Minnesota Senate taxes chairman Tom Bakk made a move Thursday worthy of the gubernatorial candidate that he is. The Cook DFLer proposed extending the state sales tax to clothing, paired with the promise of a lower overall sales tax rate beginning in July 2011 and a plan to repay schools the money they are losing this year.

This is a good idea, for a lot of reasons. Let us count the ways:

•Minnesota needs more revenue to do government's work well in the short term. The fact that the state is now delaying payments to school districts -- whose mission every lawmaker claims as a top priority -- without a plan to catch up should be an alarming sign of fiscal distress. Minnesota shouldn't stop exploring creative ways to constrain government spending. But the fiscal gap created by the Great Recession is too large to bridge with spending cuts and creativity alone.

•Bakk's plan would apply new revenue where it's needed most. It would go a quarter of the way to erasing the $1 billion deficit in the current state budget in its first year.

After that first year, Bakk proposes to reduce the overall sales tax rate a quarter of a percentage point, then dedicate the remaining proceeds of the clothing tax to a 10-year repayment plan for schools. That would help stabilize shaky school budgets. When that money is repaid, a future Legislature and governor could consider a further rate reduction.

•In opting for eliminating a sales tax exemption on a category of consumer purchases, rather than raising the income tax or the overall sales tax rate, Bakk is treading lightly on the state's businesses. Businesses pay about 40 cents of every sales tax dollar in this state, and small businesses are often taxed via the personal income tax returns of their owners. That explains the business lobby's hostility to an income tax or sales tax rate increase. It's notable that the business reaction Thursday to Bakk's idea was muted.

•The choice of a clothing tax is also appropriately sensitive to Minnesota's competitive position among the states. Minnesota is one of only four states that exempt clothing from their sales taxes.

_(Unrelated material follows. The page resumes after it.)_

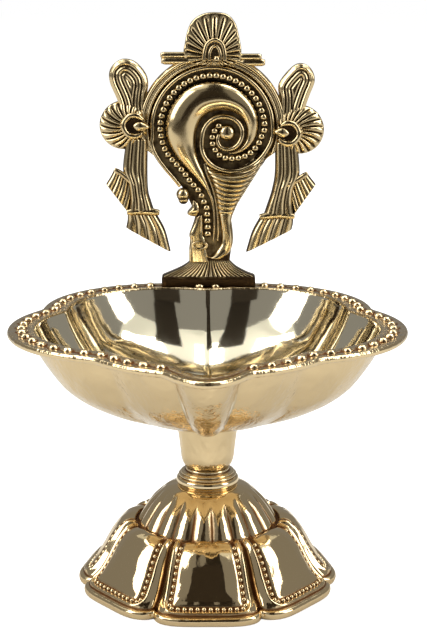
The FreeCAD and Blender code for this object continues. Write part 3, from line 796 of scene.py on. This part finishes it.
def plinth_block():
    """Plinth with rounded upper edges: rings of a rectangle, drawn in towards the top."""
    inset = np.array([0.15, 0.0, 0.0, 0.12, 0.45])[:, None]
    z = np.array([0.0, 0.15, 2.2, 2.6, 2.8])[:, None] + plinth_low
    t = np.linspace(0, 1, 12)
    flat = np.ones(12)
    x = np.r_[-13.4 + 27.4 * t, 14.0 * flat, 14.0 - 27.4 * t, -13.4 * flat][None, :]
    y = np.r_[plinth_front * flat, plinth_front + (PLATE_HIGH[1] - plinth_front) * t, PLATE_HIGH[1] * flat,
              PLATE_HIGH[1] - (PLATE_HIGH[1] - plinth_front) * t][None, :]
    x = np.clip(x, -13.4 + inset, 14.0 - inset)
    y = np.clip(y, plinth_front + inset, PLATE_HIGH[1])
    # A worn value of 0.2 leaves the plinth dark all over: patina, and painted shade for the shadow it stands
    # in.
    return capped(x, y, z, 0.2)


casting("conch_foot", [
    thorn, pilaster, cup_hole, fan, plinth_block(), ridge(cup, 0.42, 1.75, rows=50, even=False),
    ridge([(-13.2, 75.5), (0.3, 75.5), (13.8, 75.5)], 0.35, 1.75, rows=12, worn=0.3),
    beads(ball_centre, 1.95, sides=24, rings=14), beads([(-7.0, PLATE_FACE - 1.0, 98.6)], 1.5, sides=20,
                                                        rings=10),
], plate_brass, "bowl", "plate_brass")

# Crest: a shell with flutes that fan out from a double arch over one bead, between short bars.
crest_outline = [(-6.8, 140.6), (-6.5, 143.0), (-5.7, 146.6), (-4.3, 149.4), (-1.4, 151.3), (2.0, 151.8),
                 (5.6, 151.2),
                 (7.9, 148.8), (8.9, 145.4), (9.6, 141.4), (9.2, 138.4), (6.5, 137.2), (2.0, 137.0),
                 (-2.8, 137.2),
                 (-5.9, 138.2)]


def crest_shape(out, round_, x, z):
    """Dome with flutes that bend over a broad smooth edge."""
    bearing = np.arctan2(z - 139.6, x - 2.1)
    flute = np.abs(np.sin(13.5 * bearing + 0.8 * out))
    live = ease(0.3, 0.42, out) * ease(0.99, 0.86, out)
    dome = 1.1 + 1.0 * np.sqrt(np.clip(1.01 - out**4, 0, 1))
    return dome - 0.75 * live * (1 - flute**0.7), 1 - 1.15 * live * (1 - flute**0.6)


def bar(left, right, height, radius):
    """Short round bar across the plate, with blunt ends."""
    return ridge([(left, height), (0.5 * (left + right), height), (right, height)],
                 [radius * 0.7] + [radius] * 8 + [radius * 0.7], 0.6, rows=24)


casting("plate_crest", [
    coin((2.1, 139.6), crest_outline, crest_shape, rows=44, columns=300, back=0.12),
    ridge([(-1.0, 138.4), (-0.9, 140.6), (-0.1, 143.2), (2.1, 144.3), (4.1, 143.2), (4.9, 140.6),
           (4.9, 138.4)],
          0.55, 2.1, rows=50),
    ridge([(0.5, 138.4), (0.6, 140.6), (1.2, 142.0), (2.2, 142.6), (3.1, 141.9), (3.6, 140.4), (3.6, 138.4)],
          0.45, 2.1, rows=50),
    beads([(2.6, PLATE_FACE - 2.2, 138.9)], 0.95, sides=16, rings=10),
    bar(-13.4, -5.6, 139.9, 0.9), bar(-13.2, -4.6, 138.3, 1.1), bar(9.0, 15.4, 139.4, 0.95),
    bar(9.4, 16.4, 137.8, 1.05),
], plate_brass, "bowl", "plate_brass")

# Each side: a round fluted blossom with a teardrop eye, a ribbon folded in nested loops above
# it, and a pleated tassel below it with a small cuff, a large cuff and a slanting tip.
left_side = {
    "blossom": (-24.1, 119.9), "eye": (-21.2, 120.0), "tip": (-16.5, 119.6),
    "ribbon": [(-24.0, 120.0), (-25.6, 126.6), (-27.9, 132.4), (-27.6, 136.2), (-24.5, 138.6), (-20.9, 138.0),
               (-17.9, 134.9), (-17.0, 131.6), (-17.6, 126.8), (-17.8, 120.0)],
    "ribbon_base": (-21.5, 129.0),
    "drop": ([(-23.4, 116.0), (-24.4, 107.2), (-22.9, 103.0), (-22.4, 98.5), (-22.9, 94.8)],
             [(-17.2, 116.0), (-17.4, 106.4), (-17.2, 100.7), (-16.4, 97.6), (-15.5, 94.8)]),
    "side": ([(-26.9, 107.2), (-28.0, 105.0), (-29.3, 102.9)], [(-21.4, 103.2), (-22.0, 99.0),
                                                                (-23.0, 94.6)]),
    "small_cuff": [(-26.9, 107.3), (-24.0, 105.4), (-21.0, 102.6)],
    "cuff": [(-23.4, 94.8), (-18.6, 95.0), (-13.9, 94.7)],
    "end": ([(-23.2, 94.0), (-23.3, 92.2), (-23.7, 90.2)], [(-14.9, 94.0), (-12.4, 89.2), (-10.8, 83.0)]),
}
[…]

•Bakk has well-established credentials as a promoter of progressive taxation, unafraid to sponsor a major income tax increase -- even as he set out to run for governor last year. His 2009 tax bill was vetoed.

But this year, Bakk has opted for pragmatism and an approach tinged with bipartisanship. For years, the Senate's strongest advocate for extending the sales tax to clothing was Republican Sen. Bill Belanger of Bloomington. The idea was also floated last year by the 21st Century Tax Commission, appointed by Gov. Tim Pawlenty, as a tradeoff for lower business taxes. Bakk's move away from his personal policy preference to something designed to meet the GOP halfway is the gesture of someone serious about getting past gridlock to governance at the statehouse.

We're not sanguine about the chances for Bakk's idea to win favor in the governor's office. Pawlenty's refusal to raise any tax, no matter the reason, is well-known. But by proposing business tax cuts that would erode future state budgets, without proposing new revenues or equivalent permanent spending cuts, Pawlenty is asking the 2010 Legislature to leave state government on financially weakened footing, less able to adequately meet Minnesota's needs. Bakk's proposal, by comparison, would build a stronger fiscal foundation for the future.